From time to time it happens that propaganda says something that sounds like grammatically and syntactically correct language, and yet your brain struggles to actually understand the content.

That may be because the propaganda demands or asserts something that is simply impossible or dangerously vague. (For example: “Yes we can.”)

Or when the propaganda tries to dissolve or reinterpret concepts. (For example, when it declares men in women’s clothing to be women by law.)

Sometimes, however, our bullshit sensor goes off because we sense that although a particular word is being used and might even be somewhat meaningful, in truth a very different concept is intended.

That is how I sometimes feel about the word “racism.”

Completely detached

When the press and politics of the propaganda state talk about racism—and especially loudly about the fight against racism—what do they really mean?

Originally, racism meant judging and condemning a person on the basis of their skin color.

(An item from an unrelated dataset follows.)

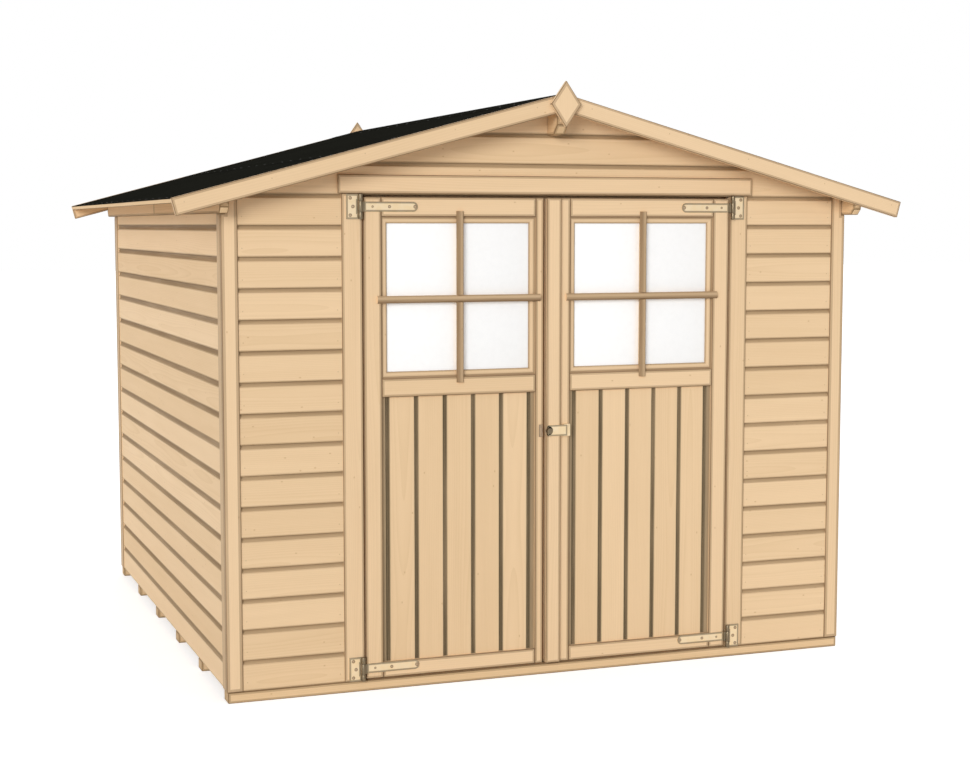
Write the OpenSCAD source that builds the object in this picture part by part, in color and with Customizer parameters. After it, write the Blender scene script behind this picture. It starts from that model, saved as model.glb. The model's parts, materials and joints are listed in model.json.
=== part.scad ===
// Wooden garden shed with a low apex roof and glazed double doors in the gable end.
// Millimetres. Origin on the ground at the centre of the plan, +X to the right of the
// doors, doors facing -Y, +Z up.

/* [Body] */
// Width over the side cladding
body_w = 2522; // [2100:2:3600]
// Depth over the front and back cladding
body_d = 2520; // [1800:2:3600]
// Boards of cladding from the bottom of the walls to the head of the front wall
wall_boards = 16; // [14:1:18]
// Height that one cladding board covers
board_pitch = 112; // [90:1:140]
// Thickness of the cladding
clad_t = 14; // [10:1:20]
// Gap around a piece that passes through another
pass_gap = 1; // [0.5:0.5:3]

/* [Floor] */
// Height of the bearers under the floor
bearer_h = 40; // [35:1:75]
// Width of one bearer
bearer_w = 70; // [45:1:100]
// Number of bearers
bearer_count = 6; // [4:1:8]
// Thickness of the floor boards
floor_t = 18; // [12:1:28]

/* [Framing] */
// Width of a stud, plate or rafter along the wall
stud_w = 44; // [34:1:60]
// Depth of the framing behind the cladding
frame_d = 32; // [28:1:50]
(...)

In the context of the quasi-religious Critical Race Theory, racism was meant to be expanded and redefined. It was to count as racism only when a prejudice was combined with power.

In the thinking of many on the Left, racism is thus completely detached from “race.”

Among the absurdities of the new explanation of racism is that it is not supposed to be racism when ten Arab students torment a white female student because of her ethnicity. In the new-left definition, whites are always in a “position of power,” regardless of the concrete situation.

By contrast, it can be “racism” when an African ex-Muslim criticizes the faith of a European convert to Islam, since criticism of Islam can only be motivated by “prejudice.”

Power and prejudice

The accusation of racism long counted among the most effective attacks in the political-rhetorical arsenal of Western propaganda states. (And only there: in the rest of the world—and of human history—you would simply be laughed at for using “racism” as an accusation.)

But because racism as a term is no longer supposed to have anything to do with “race,” but rather with potentially ethereal concepts such as power and prejudice, institutions are needed to determine which phenomena even count as power or as prejudice. Conveniently, this is handled by the same academics and other propagandists who also redefine racism. In doing so, however, they themselves attain a position of power in society—at least as long as people fear the accusation of racism.

Harassed and disadvantaged

The new definition of racism encountered a vacuum, a broad absence of actual racism in Western society—as long as it was predominantly white (and by white we mean and those: shaped by Western culture).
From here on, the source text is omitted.